ALVA NOTO — A Forest

When the lockdown gates clanked closed last month, my weakness for abstract ambient drones hit addiction levels and I couldn’t listen to anything else. That’s gradually subsided, but this new piece from Alva Noto still feels like an instant reset of serene melancholy. Yes, it’s a cover of The Cure, it’s 10 minutes long, and it’ll transport you to wherever you wanna go. And it was approved by Robert Fucking Smith.

KATE CARR — Where to Begin

Field recordist and electronic producer Kate Carr’s 40-minute “soundscape opera” I Ended Out Moving To Brixton is one of the most strangely comforting pieces of music of the past few years, finding some serenity amid the sirens, markets and blared music in the scuttling London borough.

Where to Begin is a direct flip of the Brixton piece, this time an intensely introspective 20-minute work that’s spun out and extended from a BBC commission on loneliness. Here, Carr’s ambient drones and plucked strings are punctated by glass beads hitting various surfaces and close-mic’d recordings of pen on paper, as well as fragments of people reciting love letters. It gets pretty tense when the scribble sounds get louder…

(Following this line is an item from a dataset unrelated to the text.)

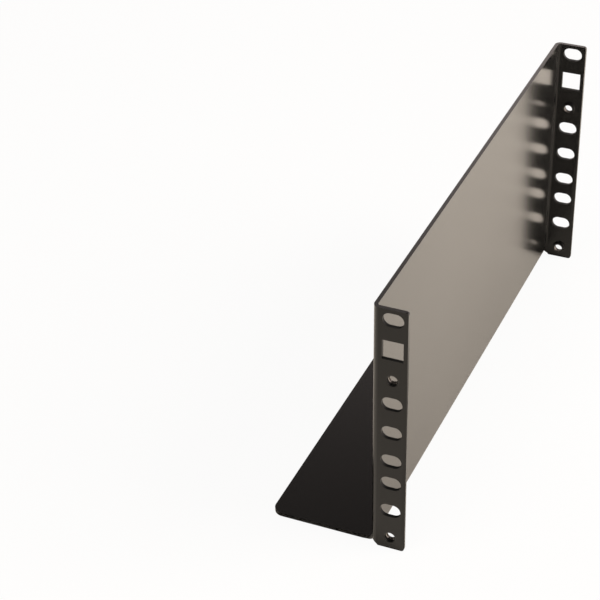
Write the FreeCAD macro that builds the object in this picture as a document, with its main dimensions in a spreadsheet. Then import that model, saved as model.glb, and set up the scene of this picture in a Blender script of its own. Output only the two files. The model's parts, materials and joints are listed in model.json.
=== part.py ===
import FreeCAD, Part
import math
import os
import Sketcher

# Rack extension bracket, folded from one blank of sheet steel.
# The side plate stands between two ears that fold outward to +X, and a shelf flange folds
# inward to -X along its foot. In the body's own frame x is zero on the plate's inner side,
# y is zero halfway between the ears and z is zero at the ears' lower ends.

doc = FreeCAD.newDocument("RackBracket")

# Driving sizes in millimetres: name, value, what it measures
SIZES = [
    ("sheet_thickness", 1.9, "thickness of the sheet"),
    ("bend_radius", 1.3, "radius on the inside of each fold"),
    ("bracket_depth", 273.0, "front face of the front ear to back face of the rear ear"),
    ("ear_width", 16.75, "inner side of the plate to the ear's outer edge"),
    ("ear_corner_radius", 1.4, "rounding of the ear's two outer corners"),
    ("flange_width", 50.2, "inner side of the plate to the flange's outer edge"),
    ("flange_rise", 0.8, "underside of the flange above the ears' lower ends"),
    ("flange_setback", 1.3, "front face of the ear to the end of the flange"),
    ("flange_corner_radius", 5.3, "rounding of the flange's two outer corners"),
    ("fold_setback", 1.6, "front face of the ear to the end of the flange's fold"),
    ("relief_length", 2.8, "length of the slope at the flange's inner corners"),
    ("foot_slope_length", 0.7, "run of the short slope at the ear's lower inner corner"),
    ("foot_slope_rise", 0.8, "rise of the short slope at the ear's lower inner corner"),
    ("notch_rise", 3.3, "height of the corner notch at the plate's inner side"),
    ("hole_inset", 9.75, "inner side of the plate to the column of holes"),
    ("low_hole_height", 6.3, "centre of the lowest hole above the ear's lower end"),
    ("rack_unit", 44.45, "height of one rack unit"),
    ("height_clearance", 1.05, "three rack units less the height of the ears"),
    ("close_pitch", 12.7, "spacing of the holes on either side of a unit's edge"),
    ("slot_length", 10.0, "length of a slot, end to end"),
    ("slot_width", 7.0, "width of a slot"),
    ("square_side", 10.0, "side of the square hole"),
    ("thread_core_radius", 2.2, "radius of the bore under the thread"),
    ("mouth_radius", 1.0, "rounding where the drawn hole enters the sheet"),
    ("collar_radius", 3.1, "outer radius of the drawn collar"),
    ("collar_height", 1.5, "height of the drawn collar above the sheet"),
    ("collar_fillet", 0.4, "radius at the collar's root"),
    ("cutter_margin", 2.0, "how far each cut runs past the sheet"),
]

sheet = doc.addObject("Spreadsheet::Sheet", "Sizes")
for row, (name, size, meaning) in enumerate(SIZES, start=1):
    sheet.set("A%d" % row, name)
    sheet.set("B%d" % row, str(size))
    sheet.set("C%d" % row, meaning)
    sheet.setAlias("B%d" % row, name)
doc.recompute()


def terms(text):
    """Yield the sign, factor and size name of each term in a sum such as 'a + 2*b - c/2'."""
    sign = 1
    for word in text.split():
        if word in ("+", "-"):
            sign = 1 if word == "+" else -1
            continue
        factor = 1.0
        name = word
        if "*" in word:
            front, name = word.split("*")
            factor = float(front)
        if "/" in name:
            name, divisor = name.split("/")
            factor = factor / float(divisor)
        yield sign, factor, name
        sign = 1


def length_of(text):
    """Work out a sum of sizes as a plain number."""
    return sum(sign * factor * float(sheet.get(name)) for sign, factor, name in terms(text))


def formula(text):
    """Write the same sum as an expression on the sheet's cells."""
    parts = ["%s %r * Sizes.%s" % ("-" if sign < 0 else "+", factor, name)
             for sign, factor, name in terms(text)]
    return "0 mm " + " ".join(part + " * 1 mm" for part in parts)


def bind(sketch, constraint, text):
    """Add a dimension to a sketch and tie it to the sheet."""
    index = sketch.addConstraint(constraint)
    sketch.setExpression("Constraints[%d]" % index, formula(text))


def place_point(sketch, edge, end, across, up):
    """Fix a point of a sketch at two sums of sizes; an empty sum lies on the axis."""
    for kind, axis, text in (("DistanceX", -2, across), ("DistanceY", -1, up)):
        if text:
            bind(sketch, Sketcher.Constraint(kind, -1, 1, edge, end, length_of(text)), text)
        else:
            sketch.addConstraint(Sketcher.Constraint("PointOnObject", edge, end, axis))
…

RISING DAMP — The Bank (Petrol Factory LP)

The Bank is the 20-minute tech-noir centrepiece of Michelle Doyle aka Rising Damp’s new album Petrol Factory, threaded with industrial, post-punk and No Wave paranoia. It hangs off a fawning, marble-mouthed archive RTE report on the building of the now-decomissioned Central Bank, while Doyle chants — then roars — “STEAL…CONCRETE… DIE.” It gets a right Throbbing Gristle electrocution in the second half, as if TG were desecrating a Bernard Hermann score.

tētēma — Haunted on the Uptake (Necroscape LP)

Mike Patton at his feral, writhing, squealing best on this new team-up with Melbourne avant-garde musician Anthony Pateras. Following his recent headbutt hardcore explorations with Dead Cross and the weirdo French Library music bastardisation Corpse Flower LP with composer Jean-Claude Vannier, this is on the Mr Bungle scale — a no-concession, off-grid winner.